— Start —

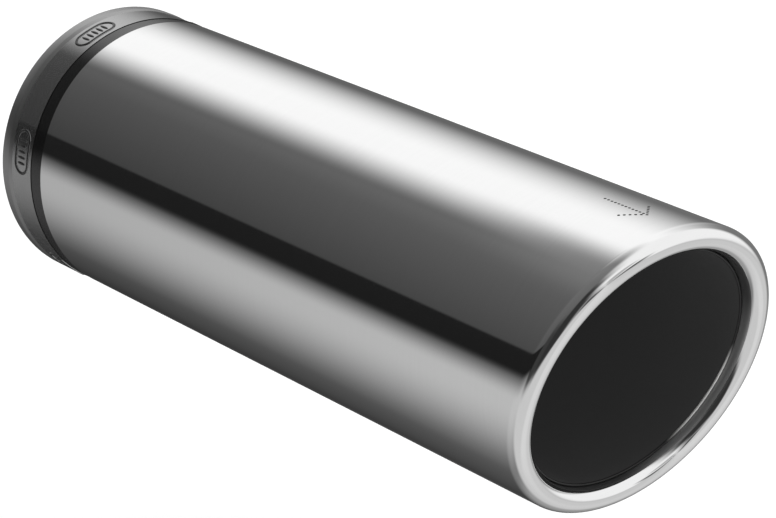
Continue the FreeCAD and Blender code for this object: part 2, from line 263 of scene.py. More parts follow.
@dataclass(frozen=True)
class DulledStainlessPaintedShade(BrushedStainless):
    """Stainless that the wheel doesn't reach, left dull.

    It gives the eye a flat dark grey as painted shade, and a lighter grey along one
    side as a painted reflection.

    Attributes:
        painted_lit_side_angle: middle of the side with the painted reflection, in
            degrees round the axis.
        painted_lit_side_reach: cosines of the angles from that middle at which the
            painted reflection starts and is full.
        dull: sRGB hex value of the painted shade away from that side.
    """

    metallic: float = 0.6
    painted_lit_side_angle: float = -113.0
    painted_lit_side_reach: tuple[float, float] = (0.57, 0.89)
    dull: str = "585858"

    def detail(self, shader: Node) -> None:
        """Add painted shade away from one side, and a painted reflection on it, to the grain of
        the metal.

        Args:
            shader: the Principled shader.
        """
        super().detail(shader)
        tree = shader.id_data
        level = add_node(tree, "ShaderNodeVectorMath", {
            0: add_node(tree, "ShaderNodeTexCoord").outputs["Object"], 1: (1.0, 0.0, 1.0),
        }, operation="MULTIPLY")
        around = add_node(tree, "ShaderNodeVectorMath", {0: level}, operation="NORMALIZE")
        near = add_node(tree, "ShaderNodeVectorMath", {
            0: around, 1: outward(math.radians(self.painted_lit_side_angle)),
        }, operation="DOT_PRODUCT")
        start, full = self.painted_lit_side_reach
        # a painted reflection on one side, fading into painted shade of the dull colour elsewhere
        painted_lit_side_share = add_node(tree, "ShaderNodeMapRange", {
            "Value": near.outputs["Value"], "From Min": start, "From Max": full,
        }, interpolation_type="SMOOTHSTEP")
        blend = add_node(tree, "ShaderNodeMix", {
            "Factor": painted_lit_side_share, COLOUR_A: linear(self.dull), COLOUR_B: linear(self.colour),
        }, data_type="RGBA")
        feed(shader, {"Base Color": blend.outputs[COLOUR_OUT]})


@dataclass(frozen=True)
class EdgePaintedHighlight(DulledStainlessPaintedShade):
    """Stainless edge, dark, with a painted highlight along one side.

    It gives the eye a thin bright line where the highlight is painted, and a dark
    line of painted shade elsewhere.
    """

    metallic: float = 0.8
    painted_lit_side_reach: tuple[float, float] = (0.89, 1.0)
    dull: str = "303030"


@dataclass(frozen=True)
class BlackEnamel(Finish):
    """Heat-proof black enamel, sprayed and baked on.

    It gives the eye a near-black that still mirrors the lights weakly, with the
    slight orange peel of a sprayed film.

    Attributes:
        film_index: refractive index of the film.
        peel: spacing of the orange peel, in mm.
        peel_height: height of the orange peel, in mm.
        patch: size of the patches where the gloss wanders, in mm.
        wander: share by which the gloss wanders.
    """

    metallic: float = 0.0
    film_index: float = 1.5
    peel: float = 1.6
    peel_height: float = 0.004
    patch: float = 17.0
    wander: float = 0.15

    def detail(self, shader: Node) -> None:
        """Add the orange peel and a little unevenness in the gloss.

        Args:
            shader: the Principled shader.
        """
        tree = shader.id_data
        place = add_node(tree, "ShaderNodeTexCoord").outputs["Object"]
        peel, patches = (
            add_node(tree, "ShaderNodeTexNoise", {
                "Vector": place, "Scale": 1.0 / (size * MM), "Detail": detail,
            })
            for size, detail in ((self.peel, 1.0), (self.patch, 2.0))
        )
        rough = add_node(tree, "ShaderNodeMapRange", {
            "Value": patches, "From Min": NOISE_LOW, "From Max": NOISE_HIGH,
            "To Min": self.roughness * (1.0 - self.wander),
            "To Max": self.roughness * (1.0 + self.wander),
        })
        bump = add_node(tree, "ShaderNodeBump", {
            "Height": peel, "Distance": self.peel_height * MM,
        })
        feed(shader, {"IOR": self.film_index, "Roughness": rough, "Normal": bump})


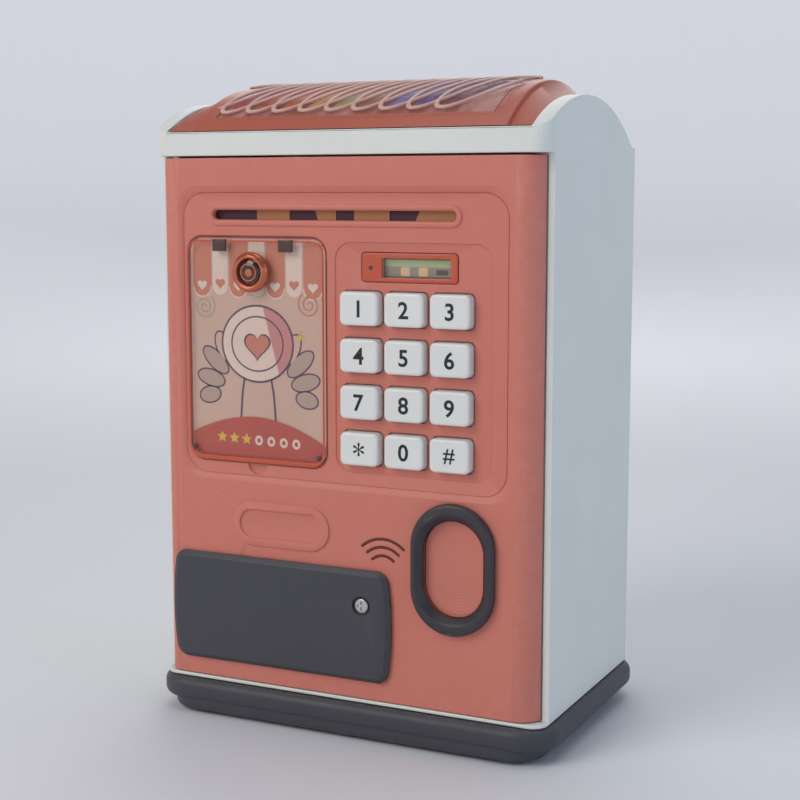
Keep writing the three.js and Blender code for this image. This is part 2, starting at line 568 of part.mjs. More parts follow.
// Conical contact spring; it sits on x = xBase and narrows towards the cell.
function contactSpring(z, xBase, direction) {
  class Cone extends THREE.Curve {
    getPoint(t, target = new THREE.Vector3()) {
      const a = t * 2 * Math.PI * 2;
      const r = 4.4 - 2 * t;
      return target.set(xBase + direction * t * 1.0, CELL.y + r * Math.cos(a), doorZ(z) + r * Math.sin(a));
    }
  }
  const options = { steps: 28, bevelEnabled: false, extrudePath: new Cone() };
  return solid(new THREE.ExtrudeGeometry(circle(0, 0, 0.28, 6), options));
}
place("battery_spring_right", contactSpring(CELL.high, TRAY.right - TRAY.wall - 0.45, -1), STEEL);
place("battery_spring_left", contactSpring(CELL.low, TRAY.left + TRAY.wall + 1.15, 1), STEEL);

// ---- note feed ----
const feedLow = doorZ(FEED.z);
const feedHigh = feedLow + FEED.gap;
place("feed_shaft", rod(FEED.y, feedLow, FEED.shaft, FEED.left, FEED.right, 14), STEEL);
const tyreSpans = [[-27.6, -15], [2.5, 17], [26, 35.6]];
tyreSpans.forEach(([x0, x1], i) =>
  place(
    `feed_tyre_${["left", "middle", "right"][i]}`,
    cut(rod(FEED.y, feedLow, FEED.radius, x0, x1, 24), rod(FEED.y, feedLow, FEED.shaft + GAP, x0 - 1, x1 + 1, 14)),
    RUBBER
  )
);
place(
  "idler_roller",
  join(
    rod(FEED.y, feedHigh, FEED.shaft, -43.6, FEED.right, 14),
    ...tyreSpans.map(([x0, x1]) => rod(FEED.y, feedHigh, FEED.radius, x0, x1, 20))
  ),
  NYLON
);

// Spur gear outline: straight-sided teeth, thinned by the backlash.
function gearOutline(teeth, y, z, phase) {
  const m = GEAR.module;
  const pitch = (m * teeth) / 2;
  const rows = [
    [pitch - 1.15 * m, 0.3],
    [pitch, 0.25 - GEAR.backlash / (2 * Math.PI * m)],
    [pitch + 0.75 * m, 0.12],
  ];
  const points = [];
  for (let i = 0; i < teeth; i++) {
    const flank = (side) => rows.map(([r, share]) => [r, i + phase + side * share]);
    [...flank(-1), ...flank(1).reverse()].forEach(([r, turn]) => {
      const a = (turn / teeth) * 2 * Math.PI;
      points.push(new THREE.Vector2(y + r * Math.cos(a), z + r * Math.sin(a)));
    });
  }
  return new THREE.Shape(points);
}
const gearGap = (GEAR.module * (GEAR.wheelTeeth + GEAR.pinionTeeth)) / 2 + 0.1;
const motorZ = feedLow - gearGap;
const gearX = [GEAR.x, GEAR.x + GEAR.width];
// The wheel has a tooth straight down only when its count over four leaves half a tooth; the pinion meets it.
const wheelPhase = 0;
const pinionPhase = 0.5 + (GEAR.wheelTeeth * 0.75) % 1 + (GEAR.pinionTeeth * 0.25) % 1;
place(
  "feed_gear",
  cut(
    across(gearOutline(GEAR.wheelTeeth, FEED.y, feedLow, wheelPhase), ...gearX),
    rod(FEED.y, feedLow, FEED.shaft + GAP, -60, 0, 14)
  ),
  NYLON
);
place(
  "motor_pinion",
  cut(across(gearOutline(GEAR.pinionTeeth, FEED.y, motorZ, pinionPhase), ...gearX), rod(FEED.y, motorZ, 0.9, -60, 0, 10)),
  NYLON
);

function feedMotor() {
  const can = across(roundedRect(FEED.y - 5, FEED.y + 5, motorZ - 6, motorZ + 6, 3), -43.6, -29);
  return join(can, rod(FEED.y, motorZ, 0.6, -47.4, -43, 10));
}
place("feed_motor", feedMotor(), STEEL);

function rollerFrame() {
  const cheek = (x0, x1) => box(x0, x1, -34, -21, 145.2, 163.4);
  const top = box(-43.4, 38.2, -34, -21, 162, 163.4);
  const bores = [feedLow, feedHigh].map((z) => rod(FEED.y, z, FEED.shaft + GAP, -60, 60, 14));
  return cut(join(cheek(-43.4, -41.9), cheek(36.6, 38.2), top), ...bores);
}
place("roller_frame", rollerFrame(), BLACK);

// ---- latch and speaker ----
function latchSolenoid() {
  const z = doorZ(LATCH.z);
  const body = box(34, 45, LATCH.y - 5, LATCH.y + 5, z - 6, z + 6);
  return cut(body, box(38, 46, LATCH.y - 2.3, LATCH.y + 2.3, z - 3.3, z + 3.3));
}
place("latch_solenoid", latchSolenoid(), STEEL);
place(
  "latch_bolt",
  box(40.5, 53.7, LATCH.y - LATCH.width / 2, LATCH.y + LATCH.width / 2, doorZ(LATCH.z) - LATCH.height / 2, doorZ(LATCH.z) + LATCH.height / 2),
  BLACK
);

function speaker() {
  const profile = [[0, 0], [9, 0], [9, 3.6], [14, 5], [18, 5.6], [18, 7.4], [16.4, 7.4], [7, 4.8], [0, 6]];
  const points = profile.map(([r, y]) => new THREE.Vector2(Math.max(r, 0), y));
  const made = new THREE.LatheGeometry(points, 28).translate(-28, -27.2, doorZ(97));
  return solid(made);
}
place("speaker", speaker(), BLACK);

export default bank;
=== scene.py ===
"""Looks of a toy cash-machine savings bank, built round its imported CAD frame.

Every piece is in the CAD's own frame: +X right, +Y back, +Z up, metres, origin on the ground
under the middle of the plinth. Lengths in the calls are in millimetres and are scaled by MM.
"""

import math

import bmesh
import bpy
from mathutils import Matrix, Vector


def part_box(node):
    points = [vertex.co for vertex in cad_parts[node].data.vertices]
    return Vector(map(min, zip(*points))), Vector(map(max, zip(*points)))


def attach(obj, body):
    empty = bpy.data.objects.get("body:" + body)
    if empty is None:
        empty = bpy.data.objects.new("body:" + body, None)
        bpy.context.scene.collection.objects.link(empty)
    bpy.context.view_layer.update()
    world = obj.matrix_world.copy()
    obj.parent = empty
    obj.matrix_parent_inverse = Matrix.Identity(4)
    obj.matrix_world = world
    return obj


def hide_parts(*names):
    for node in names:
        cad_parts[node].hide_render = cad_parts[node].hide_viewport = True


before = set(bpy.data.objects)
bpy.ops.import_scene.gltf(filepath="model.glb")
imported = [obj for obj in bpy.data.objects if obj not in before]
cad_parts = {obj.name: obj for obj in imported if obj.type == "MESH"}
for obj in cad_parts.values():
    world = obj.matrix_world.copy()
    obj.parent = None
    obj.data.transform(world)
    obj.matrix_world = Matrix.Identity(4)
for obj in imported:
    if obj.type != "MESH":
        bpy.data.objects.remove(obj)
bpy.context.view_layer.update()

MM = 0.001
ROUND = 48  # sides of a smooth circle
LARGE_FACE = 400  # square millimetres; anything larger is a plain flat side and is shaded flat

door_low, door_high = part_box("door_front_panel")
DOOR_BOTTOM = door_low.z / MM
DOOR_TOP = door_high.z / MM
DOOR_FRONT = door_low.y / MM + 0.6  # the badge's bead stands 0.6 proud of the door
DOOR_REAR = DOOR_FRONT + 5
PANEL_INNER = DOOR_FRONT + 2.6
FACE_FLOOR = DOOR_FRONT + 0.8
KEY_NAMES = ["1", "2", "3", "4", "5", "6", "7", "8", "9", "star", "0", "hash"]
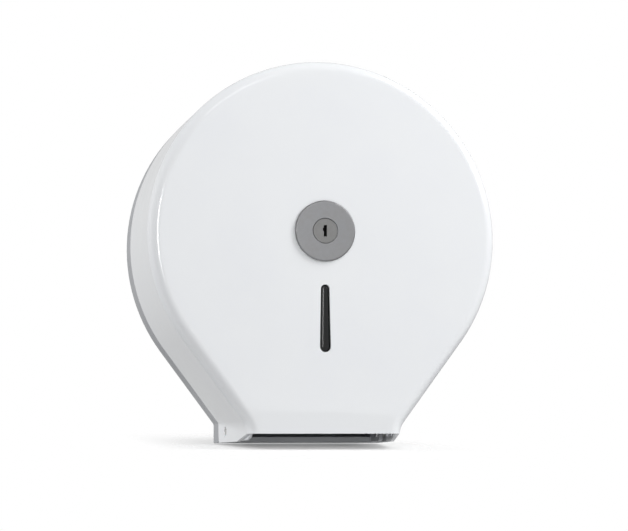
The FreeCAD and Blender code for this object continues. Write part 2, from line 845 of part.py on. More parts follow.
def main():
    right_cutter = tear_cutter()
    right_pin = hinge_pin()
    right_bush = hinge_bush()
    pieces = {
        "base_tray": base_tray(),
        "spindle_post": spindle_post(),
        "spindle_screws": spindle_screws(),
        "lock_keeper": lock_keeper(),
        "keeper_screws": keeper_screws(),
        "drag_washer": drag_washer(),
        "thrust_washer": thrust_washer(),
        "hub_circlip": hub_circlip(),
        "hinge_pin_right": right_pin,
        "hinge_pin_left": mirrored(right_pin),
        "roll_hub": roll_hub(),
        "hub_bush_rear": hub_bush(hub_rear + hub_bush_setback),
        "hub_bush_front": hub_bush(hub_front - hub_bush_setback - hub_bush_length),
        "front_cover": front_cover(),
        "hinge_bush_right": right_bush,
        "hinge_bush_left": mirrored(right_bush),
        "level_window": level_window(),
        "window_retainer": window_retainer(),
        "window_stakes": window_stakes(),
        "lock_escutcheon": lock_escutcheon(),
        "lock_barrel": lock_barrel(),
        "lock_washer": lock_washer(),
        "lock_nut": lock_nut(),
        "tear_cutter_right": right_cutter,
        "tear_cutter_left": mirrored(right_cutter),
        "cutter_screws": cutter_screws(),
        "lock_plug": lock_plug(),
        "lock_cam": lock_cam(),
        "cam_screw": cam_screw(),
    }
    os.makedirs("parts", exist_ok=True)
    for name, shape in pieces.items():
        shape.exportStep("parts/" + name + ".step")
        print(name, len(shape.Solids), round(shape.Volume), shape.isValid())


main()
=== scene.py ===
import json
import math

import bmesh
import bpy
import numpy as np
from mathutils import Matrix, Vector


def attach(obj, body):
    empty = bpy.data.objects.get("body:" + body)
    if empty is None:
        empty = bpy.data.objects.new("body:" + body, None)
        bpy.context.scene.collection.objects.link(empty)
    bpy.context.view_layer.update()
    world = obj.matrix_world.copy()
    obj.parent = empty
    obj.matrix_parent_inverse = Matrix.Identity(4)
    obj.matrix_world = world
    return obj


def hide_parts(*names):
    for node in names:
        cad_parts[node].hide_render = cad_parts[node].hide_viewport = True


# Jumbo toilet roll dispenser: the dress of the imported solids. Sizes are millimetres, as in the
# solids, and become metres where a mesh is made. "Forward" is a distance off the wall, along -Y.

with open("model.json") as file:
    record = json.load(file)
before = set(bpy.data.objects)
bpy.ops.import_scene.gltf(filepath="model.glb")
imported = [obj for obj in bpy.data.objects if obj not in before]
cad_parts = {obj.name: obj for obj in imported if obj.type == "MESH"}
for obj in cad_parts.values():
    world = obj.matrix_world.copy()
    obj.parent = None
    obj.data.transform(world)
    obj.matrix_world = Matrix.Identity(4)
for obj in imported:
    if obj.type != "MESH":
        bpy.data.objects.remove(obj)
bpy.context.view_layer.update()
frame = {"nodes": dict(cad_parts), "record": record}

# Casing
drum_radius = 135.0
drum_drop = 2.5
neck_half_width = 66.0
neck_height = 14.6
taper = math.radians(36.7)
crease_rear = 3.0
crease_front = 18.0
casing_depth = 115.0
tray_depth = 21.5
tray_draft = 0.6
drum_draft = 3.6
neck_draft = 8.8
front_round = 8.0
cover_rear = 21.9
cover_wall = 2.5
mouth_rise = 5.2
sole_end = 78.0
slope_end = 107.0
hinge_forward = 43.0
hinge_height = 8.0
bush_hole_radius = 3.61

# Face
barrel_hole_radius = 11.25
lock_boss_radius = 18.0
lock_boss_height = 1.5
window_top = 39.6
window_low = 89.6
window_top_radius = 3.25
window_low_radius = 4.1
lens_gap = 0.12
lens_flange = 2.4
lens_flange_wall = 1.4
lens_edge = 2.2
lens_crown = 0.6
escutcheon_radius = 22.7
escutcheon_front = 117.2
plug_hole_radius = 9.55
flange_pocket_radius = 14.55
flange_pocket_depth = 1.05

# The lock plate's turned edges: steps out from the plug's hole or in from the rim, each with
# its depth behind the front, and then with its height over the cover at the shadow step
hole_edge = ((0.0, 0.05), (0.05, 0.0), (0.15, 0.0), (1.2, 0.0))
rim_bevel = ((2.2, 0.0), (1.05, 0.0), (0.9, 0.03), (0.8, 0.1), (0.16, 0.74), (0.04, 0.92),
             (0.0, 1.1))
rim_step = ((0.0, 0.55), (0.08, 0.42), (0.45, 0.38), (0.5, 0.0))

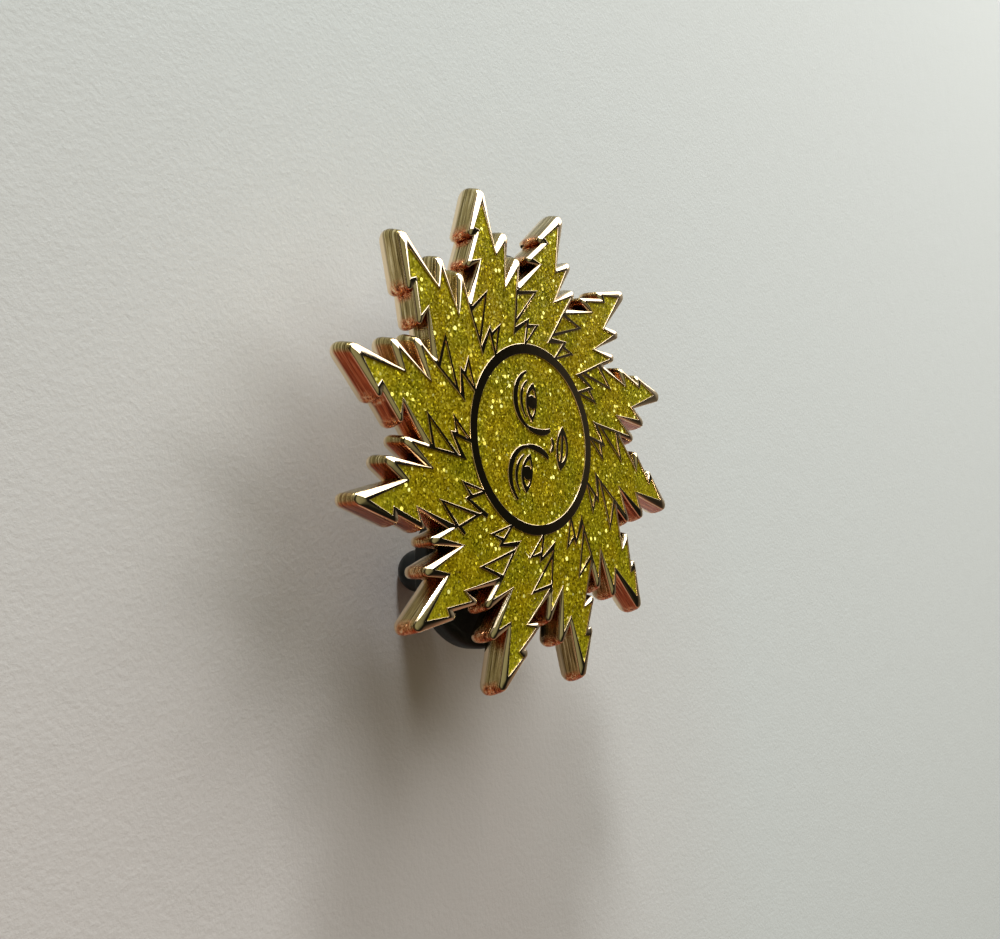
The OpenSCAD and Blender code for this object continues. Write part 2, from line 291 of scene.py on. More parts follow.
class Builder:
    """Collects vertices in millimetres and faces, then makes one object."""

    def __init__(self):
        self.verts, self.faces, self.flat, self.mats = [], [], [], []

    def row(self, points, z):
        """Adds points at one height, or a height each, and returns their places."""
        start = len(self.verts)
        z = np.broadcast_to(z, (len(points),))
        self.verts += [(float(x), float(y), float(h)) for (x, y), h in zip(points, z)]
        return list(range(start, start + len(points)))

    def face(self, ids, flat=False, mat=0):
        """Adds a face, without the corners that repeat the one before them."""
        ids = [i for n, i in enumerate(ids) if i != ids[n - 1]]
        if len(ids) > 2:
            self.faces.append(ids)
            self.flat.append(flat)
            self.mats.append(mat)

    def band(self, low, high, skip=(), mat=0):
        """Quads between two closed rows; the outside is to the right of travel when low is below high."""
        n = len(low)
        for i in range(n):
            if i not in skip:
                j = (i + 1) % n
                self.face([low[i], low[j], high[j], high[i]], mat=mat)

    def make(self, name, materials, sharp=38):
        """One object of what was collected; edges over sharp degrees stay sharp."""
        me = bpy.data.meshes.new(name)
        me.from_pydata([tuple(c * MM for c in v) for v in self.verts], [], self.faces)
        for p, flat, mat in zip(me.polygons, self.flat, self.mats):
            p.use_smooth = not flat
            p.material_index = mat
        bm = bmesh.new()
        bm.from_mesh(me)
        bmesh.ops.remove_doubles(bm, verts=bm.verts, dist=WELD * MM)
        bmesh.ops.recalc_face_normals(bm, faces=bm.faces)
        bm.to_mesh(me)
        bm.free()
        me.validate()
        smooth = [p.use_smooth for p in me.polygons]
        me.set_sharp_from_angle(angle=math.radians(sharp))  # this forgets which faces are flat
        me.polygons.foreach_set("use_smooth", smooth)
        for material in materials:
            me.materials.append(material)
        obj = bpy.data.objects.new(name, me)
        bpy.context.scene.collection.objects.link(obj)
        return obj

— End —

Only the lines from the line with "The OpenSCAD and" to the line with "return list(range(start, start", inclusive, are to be printed, exactly as they appear.

**Problem solution**
The OpenSCAD and Blender code for this object continues. Write part 2, from line 291 of scene.py on. More parts follow.
class Builder:
    """Collects vertices in millimetres and faces, then makes one object."""

    def __init__(self):
        self.verts, self.faces, self.flat, self.mats = [], [], [], []

    def row(self, points, z):
        """Adds points at one height, or a height each, and returns their places."""
        start = len(self.verts)
        z = np.broadcast_to(z, (len(points),))
        self.verts += [(float(x), float(y), float(h)) for (x, y), h in zip(points, z)]
        return list(range(start, start + len(points)))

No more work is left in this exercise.